To write my story, I went to the port of Oakland, Calif. on the departure date where I was allowed inside the stretched jet which would take the heifers to Japan. My tour guide called the jet “four engines mounted on a coffin” and told me of an earlier shipment of 30 head from the U.S. to South America which had been improperly secured, the load shifted forward, the pilot lost control and everything died.
I did a little investigating for my story and also learned about a planeload of hogs enroute from Chicago to Europe which suffocated on the ground in New York. One of the pilots going to Japan with the Polled Herefords called his beat-up airplane “The Vomit Comet.”
There was another load of cattle from New York to Europe which expelled so much moisture, everything froze up inside the plane and they had to make an emergency landing.

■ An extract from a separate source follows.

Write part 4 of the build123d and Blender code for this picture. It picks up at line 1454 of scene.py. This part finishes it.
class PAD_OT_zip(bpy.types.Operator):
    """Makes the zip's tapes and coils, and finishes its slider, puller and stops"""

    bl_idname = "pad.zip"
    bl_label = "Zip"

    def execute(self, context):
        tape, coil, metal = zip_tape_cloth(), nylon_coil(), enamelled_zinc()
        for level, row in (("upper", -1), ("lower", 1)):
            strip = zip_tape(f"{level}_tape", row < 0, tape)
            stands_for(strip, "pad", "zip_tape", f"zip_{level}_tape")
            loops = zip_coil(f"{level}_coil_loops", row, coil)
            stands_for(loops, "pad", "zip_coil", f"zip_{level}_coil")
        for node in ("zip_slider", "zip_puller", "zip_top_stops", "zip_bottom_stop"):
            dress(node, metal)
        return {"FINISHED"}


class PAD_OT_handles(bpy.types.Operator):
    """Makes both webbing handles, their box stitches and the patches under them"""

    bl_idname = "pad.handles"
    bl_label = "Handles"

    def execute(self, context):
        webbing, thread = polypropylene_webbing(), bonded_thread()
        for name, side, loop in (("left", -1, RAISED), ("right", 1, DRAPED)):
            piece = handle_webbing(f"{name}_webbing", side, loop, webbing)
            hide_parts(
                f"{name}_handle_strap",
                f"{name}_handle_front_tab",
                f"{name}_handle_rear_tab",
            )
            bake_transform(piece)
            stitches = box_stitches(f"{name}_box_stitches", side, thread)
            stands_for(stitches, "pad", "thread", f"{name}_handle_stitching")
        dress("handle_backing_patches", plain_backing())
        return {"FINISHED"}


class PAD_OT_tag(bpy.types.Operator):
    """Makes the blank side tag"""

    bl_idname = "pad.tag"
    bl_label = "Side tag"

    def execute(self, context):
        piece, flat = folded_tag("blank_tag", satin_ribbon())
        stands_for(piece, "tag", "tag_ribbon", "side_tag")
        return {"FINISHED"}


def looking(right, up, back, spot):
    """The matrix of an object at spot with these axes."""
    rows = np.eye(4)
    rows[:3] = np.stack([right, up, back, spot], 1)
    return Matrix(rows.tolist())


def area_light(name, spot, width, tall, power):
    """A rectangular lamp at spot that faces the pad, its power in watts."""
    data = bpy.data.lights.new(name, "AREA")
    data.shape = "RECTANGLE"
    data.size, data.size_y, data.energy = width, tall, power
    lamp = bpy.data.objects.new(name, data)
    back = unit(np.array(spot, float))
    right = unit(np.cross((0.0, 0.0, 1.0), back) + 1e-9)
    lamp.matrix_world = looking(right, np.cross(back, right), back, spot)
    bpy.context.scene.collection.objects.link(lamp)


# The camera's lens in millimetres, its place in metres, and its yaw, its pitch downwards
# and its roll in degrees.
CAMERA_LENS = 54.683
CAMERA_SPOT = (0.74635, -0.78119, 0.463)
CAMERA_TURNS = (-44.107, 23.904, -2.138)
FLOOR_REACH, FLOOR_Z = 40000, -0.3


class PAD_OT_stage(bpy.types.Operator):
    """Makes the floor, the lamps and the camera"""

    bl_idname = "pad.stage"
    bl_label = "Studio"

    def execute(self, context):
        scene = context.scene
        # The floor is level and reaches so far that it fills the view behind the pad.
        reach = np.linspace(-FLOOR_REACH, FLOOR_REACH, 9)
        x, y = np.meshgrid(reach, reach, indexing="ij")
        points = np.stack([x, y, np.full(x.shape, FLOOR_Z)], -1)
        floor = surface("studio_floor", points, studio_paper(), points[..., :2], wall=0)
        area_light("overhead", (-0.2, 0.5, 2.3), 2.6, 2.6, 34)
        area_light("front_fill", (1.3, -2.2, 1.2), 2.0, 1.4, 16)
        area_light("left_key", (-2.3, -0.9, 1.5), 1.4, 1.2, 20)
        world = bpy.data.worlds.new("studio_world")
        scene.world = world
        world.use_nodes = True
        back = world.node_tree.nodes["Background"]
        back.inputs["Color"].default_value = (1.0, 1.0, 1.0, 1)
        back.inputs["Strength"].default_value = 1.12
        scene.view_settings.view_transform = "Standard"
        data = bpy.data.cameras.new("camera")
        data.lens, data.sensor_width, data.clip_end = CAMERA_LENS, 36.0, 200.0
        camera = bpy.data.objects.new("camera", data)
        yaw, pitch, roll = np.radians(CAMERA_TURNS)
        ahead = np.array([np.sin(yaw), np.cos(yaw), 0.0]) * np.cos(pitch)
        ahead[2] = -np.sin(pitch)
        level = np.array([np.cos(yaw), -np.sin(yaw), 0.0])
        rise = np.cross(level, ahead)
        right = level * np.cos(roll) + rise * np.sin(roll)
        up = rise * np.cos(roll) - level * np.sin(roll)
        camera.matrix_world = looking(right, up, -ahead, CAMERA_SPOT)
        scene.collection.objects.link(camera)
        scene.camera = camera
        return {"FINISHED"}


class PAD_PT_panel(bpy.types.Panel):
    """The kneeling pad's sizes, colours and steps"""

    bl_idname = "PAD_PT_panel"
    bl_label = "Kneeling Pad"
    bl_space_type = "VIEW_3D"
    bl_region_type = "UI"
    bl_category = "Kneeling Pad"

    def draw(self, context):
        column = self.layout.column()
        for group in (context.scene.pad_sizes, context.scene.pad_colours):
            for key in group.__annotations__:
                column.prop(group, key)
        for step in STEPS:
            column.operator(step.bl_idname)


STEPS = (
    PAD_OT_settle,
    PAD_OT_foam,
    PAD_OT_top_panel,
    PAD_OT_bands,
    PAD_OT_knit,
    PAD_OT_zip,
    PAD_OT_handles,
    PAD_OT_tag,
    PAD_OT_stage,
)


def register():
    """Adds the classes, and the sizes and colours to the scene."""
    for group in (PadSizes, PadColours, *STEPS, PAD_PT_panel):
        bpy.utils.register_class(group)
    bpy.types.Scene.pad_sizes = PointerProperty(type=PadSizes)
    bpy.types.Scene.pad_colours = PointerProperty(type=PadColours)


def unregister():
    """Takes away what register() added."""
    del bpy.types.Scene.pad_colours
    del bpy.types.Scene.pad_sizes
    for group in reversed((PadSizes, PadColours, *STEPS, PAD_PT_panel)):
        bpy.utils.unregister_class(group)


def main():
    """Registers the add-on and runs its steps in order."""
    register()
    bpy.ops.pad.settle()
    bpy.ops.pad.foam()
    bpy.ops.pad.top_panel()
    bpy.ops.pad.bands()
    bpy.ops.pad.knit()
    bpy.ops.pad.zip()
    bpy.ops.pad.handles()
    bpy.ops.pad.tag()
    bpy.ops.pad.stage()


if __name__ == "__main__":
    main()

Initially, I thought I could write a better story if I went with the Polled Hereford heifers I’d handpicked to Japan, just like the old-time herdsmen who accompanied their cattle on the train trip to Chicago for the International.
After much consideration, I had “reservations” about my reservations for the flight and canceled at the last minute. The whole thing was pretty sketchy, and I thought it prophetic we’d be leaving from a place called a “terminal.”
I didn’t want the last thing to go through my mind to be a load of Polled Herefords.
To make a long story short, afterwards none of the Arizona Polled Hereford breeders would speak to me, my editor never did run my story, and I was later told my “buddy” who gave me the assignment got two free plane tickets and a week’s stay in Tahiti for all of his hard work.